An expansion of the retail environment at the University of California-Berkeley has made a wider range of products available to students than has traditionally been possible because of store space constraints. Through the CalClub program, Cal-Berkeley meal plan holders can order from a list of several hundred products ranging from bottled/canned beverages, dry goods and bread to cleaning supplies, paper goods and health & beauty products, and have it available for pickup in a few days at the nearest dining center.

"The program allows us to sell an expanded range of products that we wouldn't otherwise have room for in the campus retail stores," says Kim Jarboe LaPean, marketing coordinator for Cal Dining. "For example, in the beverage category, we can offer 20 different flavors we don't have in our stores because we don't have shelf space for them."

LaPean says the program helps meet the needs of students living in the campus's more remote residential areas, where there are no nearby stores. Another target: the school's some 1,600 nonresident meal plan holders.

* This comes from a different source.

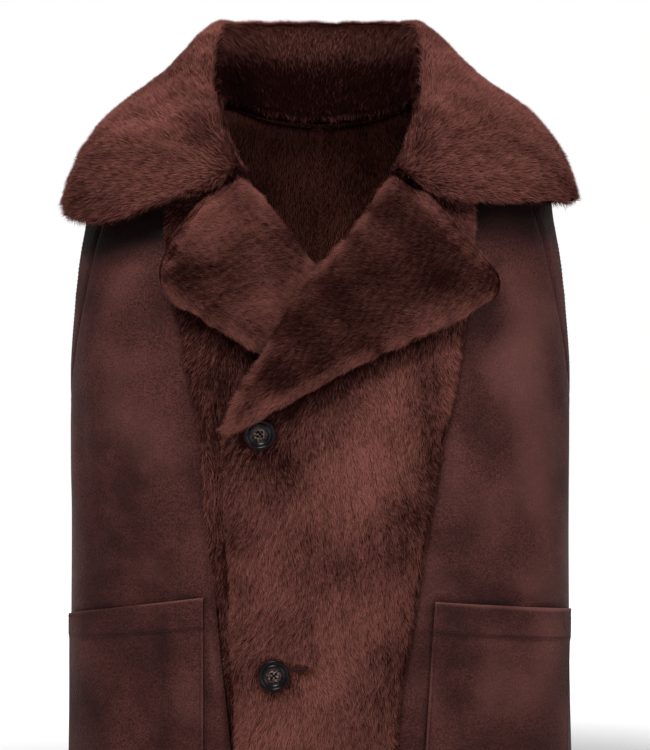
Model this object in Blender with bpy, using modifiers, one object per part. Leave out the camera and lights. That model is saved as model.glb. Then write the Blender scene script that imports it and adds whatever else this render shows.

Sales currently run about $10,000 a week, though that bulged to $77,000 on "use-itorlose-it" week at the end of last term, when meal plan holders had to use up their credits or forfeit them.

CalClub currently realizes about 200 orders in a typical week. LaPean says the program could see that expand to as much as 500 before serious logistical problems begin to come into play. The merchandise, which is bundled with regular campus store orders from the distributor, must be sorted and stored onsite, a labor-intensive process.